Fiscal strain hangs over Saudi Arabia’s transformation

During March, Saudi Arabia’s crown prince criss-crossed halls of power and corporate headquarters in the UK, the US and France, promoting the kingdom as an investment destination and political partner to its oldest western allies.

Mohammed bin Salman sealed billions of dollars worth of arms purchases despite criticism of the Saudi-led war in Yemen that has killed more than 10,000 civilians. Addressing both government and business leaders, he also used the trip to outline a vision for social change in the kingdom and an economic future rid of its reliance on oil revenues.

Flitting between wearing traditional flowing robes and western business dress, the 32-year-old included meetings with bankers in New York and west coast tech leaders on his itinerary. The month-long tour was his first since wresting the mantle of crown prince from his cousin last year. It aimed to reboot his relations with the global business community after the world was shocked by his corruption crackdown in November on hundreds of princes, businessmen and ministers.

While the government maintains the exercise was needed to root out graft, others saw it as a consolidation of his political power.

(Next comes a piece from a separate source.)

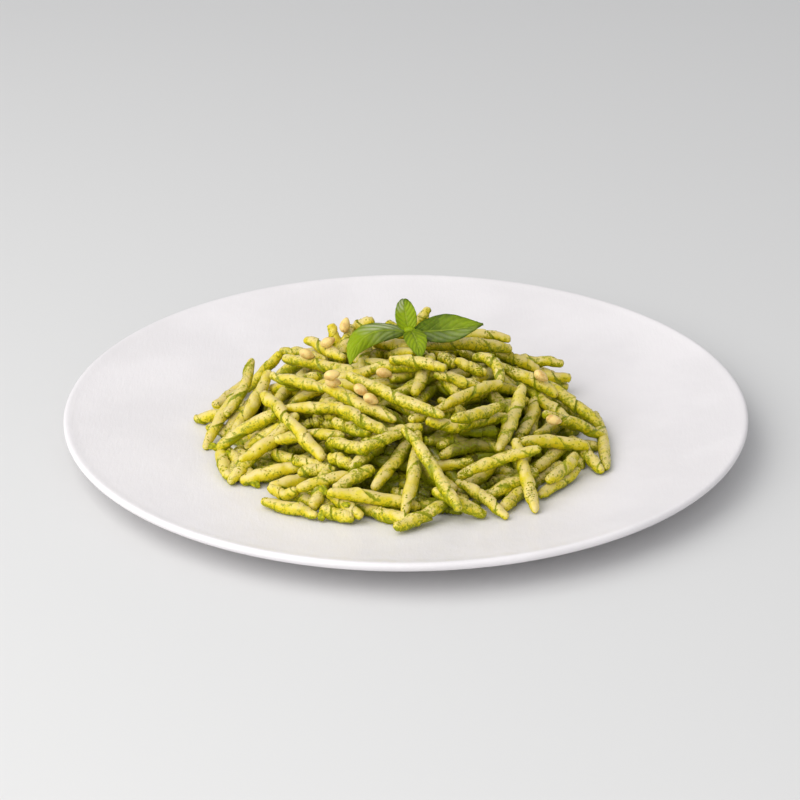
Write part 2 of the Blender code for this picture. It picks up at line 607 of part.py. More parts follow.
def leaf_half_width(along, blunt):
    """Half the width of a basil blade as a share of its full half width: broad near the base."""
    return max(math.sin(math.pi * along ** 0.78) ** blunt if along < 1 else 0.0, 0.07)


def leaf_point(spec, along, across):
    width, fall, fold, wave, bias, blunt = spec[4:]
    centre, side, face = leaf_frame(spec, along)
    share = leaf_half_width(along, blunt)
    half = share * (1 + bias * across) * width / 2 * MM
    drop = (fall * across * across + fold * abs(across)) * share * MM
    ripple = wave * MM * abs(across) * math.sin(along * 11 + 2.0 * across)
    return centre + side * half * across + face * (ripple - drop), face


def leaf_solid(spec, pile):
    """A thin wavy blade, both faces meshed alike, lifted clear of the strands under it."""
    bm = bmesh.new()
    sheets = [[], []]
    for i in range(LEAF_STEPS + 1):
        along = i / LEAF_STEPS
        rows = [[], []]
        for j in range(-LEAF_HALF_STEPS, LEAF_HALF_STEPS + 1):
            point, face = leaf_point(spec, along, j / LEAF_HALF_STEPS)
            floor = pile.clearance(point[None, :2], [1.7 * MM])[0]
            point[2] = max(point[2], floor)
            for row, sign in zip(rows, (1, -1)):
                row.append(bm.verts.new(point + sign * LEAF_THICKNESS / 2 * face))
        for sheet, row in zip(sheets, rows):
            sheet.append(row)
    columns = 2 * LEAF_HALF_STEPS
    for sheet in sheets:
        for low, high in zip(sheet, sheet[1:]):
            for k in range(columns):
                bm.faces.new((low[k], low[k + 1], high[k]))
                bm.faces.new((low[k + 1], high[k + 1], high[k]))
    upper, lower = sheets
    rim = ([(row[0], twin[0]) for row, twin in zip(upper, lower)]
           + list(zip(upper[-1], lower[-1]))[1:]
           + [(row[-1], twin[-1]) for row, twin in zip(upper[-2::-1], lower[-2::-1])]
           + list(zip(upper[0], lower[0]))[-2:0:-1])
    for (a, b), (c, d) in zip(rim, rim[1:] + rim[:1]):
        bm.faces.new((a, b, d, c))
    return bm


def build_sprig(pile):
    """Four leaves joined at a small bud on a short stem."""
    bud = bmesh.new()
    bmesh.ops.create_icosphere(bud, subdivisions=1, radius=BUD_RADIUS)
    bmesh.ops.scale(bud, vec=(1.6, 1.3, 0.9), verts=bud.verts)
    bmesh.ops.translate(bud, vec=BUD, verts=bud.verts)
    sprig = new_node("basil_sprig", bud, (0.10, 0.30, 0.03), 0.4)
    fuse(sprig, [leaf_solid(spec, pile) for spec in LEAVES.values()], "MANIFOLD")
    return sprig


def land(pile, column, row, lean):
    """Centre and half span of a nut that comes down a line of sight until it touches the pile."""
    right, up = view_axes()
    lean = math.radians(lean)
    ahead = (math.cos(lean) * right + math.sin(lean) * up) * (NUT_LENGTH / 2 - NUT_GIRTH)
    eye, line = view_ray((column, row))
    track = eye + line * (VIEW_DISTANCE + np.linspace(-90, 110, 800)[:, None] * MM)
    spots = (track[:, None] + ahead * np.array(((-1.0,), (0.0,), (1.0,)))).reshape(-1, 3)
    sunk = spots[:, 2] < pile.clearance(spots[:, :2], np.full(len(spots), NUT_GIRTH))
    return track[int(sunk.reshape(-1, 3).any(axis=1).argmax())], ahead


def build_nuts(pile):
    """Pine nuts, each a pointed egg lying where it is seen."""
    for index, seen in enumerate(SEEN_NUTS, 1):
        centre, ahead = land(pile, *seen)
        pile.lay(np.array((centre - ahead, centre + ahead)), np.full(2, NUT_GIRTH), -2)
        centre[2] += NUT_LIFT
        bm = bmesh.new()
        bmesh.ops.create_icosphere(bm, subdivisions=2, radius=1.0)
        for vertex in bm.verts:
            x, y, z = vertex.co
            slim = 1.0 - 0.22 * x
            vertex.co = (x * NUT_LENGTH / 2, y * NUT_GIRTH * slim * 0.95, z * NUT_GIRTH * slim * 0.9)
        turn = Vector(ahead).to_track_quat("X", "Z").to_matrix()
        bmesh.ops.rotate(bm, cent=(0, 0, 0), matrix=turn, verts=bm.verts)
        bmesh.ops.translate(bm, vec=centre, verts=bm.verts)
        new_node("pine_nut_%02d" % index, bm, (0.76, 0.53, 0.27), 0.45)


for old in list(bpy.data.objects):
    bpy.data.objects.remove(old, do_unlink=True)
HOME = bpy.data.collections.new("plate of pesto pasta")
bpy.context.scene.collection.children.link(HOME)

PILE, STRANDS = pile_up()
build_plate()
build_heap(PILE, STRANDS)
build_nuts(PILE)
build_sprig(PILE)
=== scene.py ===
"""Plate of pesto pasta: the finished look of the plate, the trofie, the pesto, the pine nuts and the basil.

Laid out as an add-on and run as a script. Every strand of the heap is laid by the same rule as in the
part's source, so it lies where the solid heap is. Metres, +Z up.
"""
import functools
import itertools
import math

import bmesh
import bpy
import numpy as np
from mathutils import Matrix, Vector


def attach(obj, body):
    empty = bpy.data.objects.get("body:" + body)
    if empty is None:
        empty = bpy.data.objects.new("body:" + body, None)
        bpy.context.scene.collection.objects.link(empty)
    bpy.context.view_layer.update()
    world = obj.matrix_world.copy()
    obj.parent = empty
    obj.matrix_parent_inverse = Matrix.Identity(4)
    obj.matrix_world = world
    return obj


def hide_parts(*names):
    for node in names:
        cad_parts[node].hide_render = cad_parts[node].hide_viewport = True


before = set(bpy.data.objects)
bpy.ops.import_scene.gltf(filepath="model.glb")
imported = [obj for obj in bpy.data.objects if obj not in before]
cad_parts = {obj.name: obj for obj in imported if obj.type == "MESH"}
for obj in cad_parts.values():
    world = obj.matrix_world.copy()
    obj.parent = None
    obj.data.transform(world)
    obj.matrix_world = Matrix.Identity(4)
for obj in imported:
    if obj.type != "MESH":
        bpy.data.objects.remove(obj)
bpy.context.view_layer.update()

bl_info = {
    "name": "Plate of pesto pasta",
    "version": (1, 0, 0),
    "blender": (4, 5, 0),
    "location": "View3D > Sidebar > Pasta",
    "description": "Dresses a plate of trofie with pesto, pine nuts and basil",
    "category": "Object",
}

MM = 0.001
SEED = 7
GAP = 0.35 * MM                    # air between two solids that touch in life

# Plate
PLATE_RADIUS = 155.0 * MM
PLATE_FLAT = 70.0 * MM             # radius of the level middle of its floor
PLATE_FLOOR = 8.0 * MM
PLATE_RISE = 9.0 * MM              # from the floor to just inside the lip

# Heap
HEAP_RADII = (92.0 * MM, 88.0 * MM)
HEAP_BACK = -12.0 * MM             # the heap's middle sits this far off the plate's, along Y
HEAP_HEIGHT = 43.0 * MM
MAP_HALF = 126.0 * MM              # half the side of the height map of what is laid, and its cells' size
MAP_CELL = 0.75 * MM
BED_DEPTH = 17.0 * MM              # the bed of hidden strands starts this far below the heap's outline
COVER_DEPTH = 8.0 * MM             # and ends this far below it
BED_TRIES = 170                    # how many strands of the bed are tried, and of the hidden back
BACK_TRIES = 70
BED_SPOTS = 26                     # each tries this many spots within this share of the heap's radii
BED_REACH = 0.96
BACK_SLANT = 0.45                  # the hidden back starts behind a line that runs back this steeply on both
BACK_START = 8.0 * MM              # sides, from this far in front of the plate's middle
HIDDEN_CELLS = 25                  # a strand that shows in fewer cells of the map than this is hidden
MOST_OVER = 2.5 * MM               # how far a strand laid at random may stand over the outline

# Strand
STRAND_LENGTH = 41.0 * MM
STRAND_SPREAD = 4.0 * MM
STRAND_GIRTH = 3.0 * MM            # largest radius
STRAND_TAPER = 0.42                # how much thinner it is at its tips
STATIONS = 17                      # points along its axis
SEEN_GIRTHS = (0.84, 1.04)         # least and most share of the girth for strands placed one by one
HIDDEN_GIRTHS = (0.93, 1.05)       # and for those laid at random
HIDDEN_BOW = 2                     # and how many mm their middles bow aside at most
DROOP = 3.0 * MM                   # how far an end hangs at 20 mm past its last support
SQUASH = 0.25 * MM                 # how far two strands may press into each other

# Reference view: where it is seen from, for the strands and nuts that are placed one by one
VIEW_SIZE = 800
VIEW_ELEVATION = math.radians(24.89)
VIEW_ROLL = math.radians(-0.25)
VIEW_DISTANCE = 1150.0 * MM
VIEW_FOCAL = 2535.85
VIEW_TARGET = (-2.58 * MM, -5.02 * MM, 20.0 * MM)

# Seen strands
STUBS = 37                         # how many of the table's rows, from the first on, are stubs in the gaps
STUB_DEPTH = 11.0 * MM             # how far the axes of the stubs and of the others lie under the outline
SEEN_DEPTH = 6.0 * MM
CREST_BACK = 35.0 * MM             # no seen strand lies further back than this
SETTLE_ROUNDS = 60
SETTLE_PULL = 0.06                 # share of the way back to the outline that a strand goes in each round
SETTLE_PUSH = 0.4                  # share of an overlap that each of its two strands gives way
HIDDEN_RUN = 9.0 * MM              # how far a seen strand may run on under its neighbours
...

The Saudi ruler needs capital inflows to assist his reform programme, investing in sectors such as mining, retail and manufacturing. He seeks to tackle rampant youth unemployment while ushering more women into the workforce.

“The sweeping changes in Saudi Arabia are breathtaking in scope,” says Tarek Fadlallah, chief executive of Nomura Asset Management Middle East. He adds: “The optics of the international charm offensive by the crown prince have excited a global audience about the pace of reform in the kingdom.”

Highlighting his social changes, Saudi Arabia’s sovereign wealth fund — the Public Investment Fund (PIF) — which has been tasked with investing in transformative projects, signed deals with the Chinese-owned US cinema chain AMC Entertainment to open the first cinemas in the kingdom for more than three decades.

The PIF also unveiled a grandiose scheme for solar power investment with Japan’s SoftBank, one of the kingdom’s most significant new investors.

Mr Fadlallah warns that it is difficult to attach a numerical value to such developments or accurately model any economic or financial impact. “Lost in the optimistic noise are the considerable fiscal difficulties that remain across the Gulf, along with bureaucratic challenges, deteriorating credit standings and rising interest rates,” he says.

The Saudi economy, which has been slowing since the oil price crash of 2014, slipped into a recession last year, compounding very weak growth in the non-oil sector in 2016. Foreign direct investment in Saudi Arabia fell to $7.5bn in 2016, statistics from the United Nations Conference on Trade and Development show, from $8.1bn in 2015, well below the $18.2bn average before the global financial crisis.

Deep austerity measures have improved fiscal stability at the expense of economic growth, prompting the IMF to encourage the government to moderate the pace of spending cuts. Private sector confidence has taken a further knock with the incarceration of dozens of prominent businessmen in the crown prince’s anti-corruption drive.

Many are pushing on, however, says Alex Kyriakidis, Marriott International’s managing director for the Middle East and Africa, who oversees hotel brands including the Ritz-Carlton. He says Marriott still sees “unabated” demand for new hotels funded by local partners, as tourism plays a central role in the crown prince’s economic reform agenda. Marriott, the largest operator in the kingdom with 23 hotels in Saudi Arabia, has 29 more scheduled to be built by 2022, translating into 6,000 more rooms.

Mr Kyriakidis is also planning an expansion drive aiming to bring on another 10,000 rooms over the next five years. He sees “Saudisation” — increasing quota requirements for the employment of nationals — as one of the biggest tasks facing overseas companies. For decades, many Saudis have regarded hospitality as an unbecoming career, preferring to work for the state or the energy industry.

“If the government is hoping to achieve a vision of travel and tourism to create a chunk of growth, then it has to change this perception among the youth,” says Mr Kyriakidis.

For its part, Marriott has seen hopeful signs. It has been training nationals and finding that especially women are keen to work in hospitality, even below management level.

Another area of focus is the stock market, which is being opened up to foreign investors and generating global interest. The Tadawul stock exchange in Riyadh has introduced reforms to bring it in line with international norms.

The FTSE Russell index will by the end of next year include Saudi Arabia in its emerging markets index. This is expected to prompt $3.5bn of inflows, according to State Street Global Advisors, once passive funds that track the index include Saudi stocks in their portfolios.

The Tadawul could be included in the larger MSCI index by next year. On inclusion, Saudi Arabia would form 2.4 per cent of the index. Altaf Kassam, regional head of strategy and research at State Street Global Advisors, expects as much as $40bn in emerging markets funds to flow into the Saudi market in the years following inclusion in the MSCI index.

“Saudi is a whole other dimension in terms of size and importance,” he says. “It is going to make a big splash.”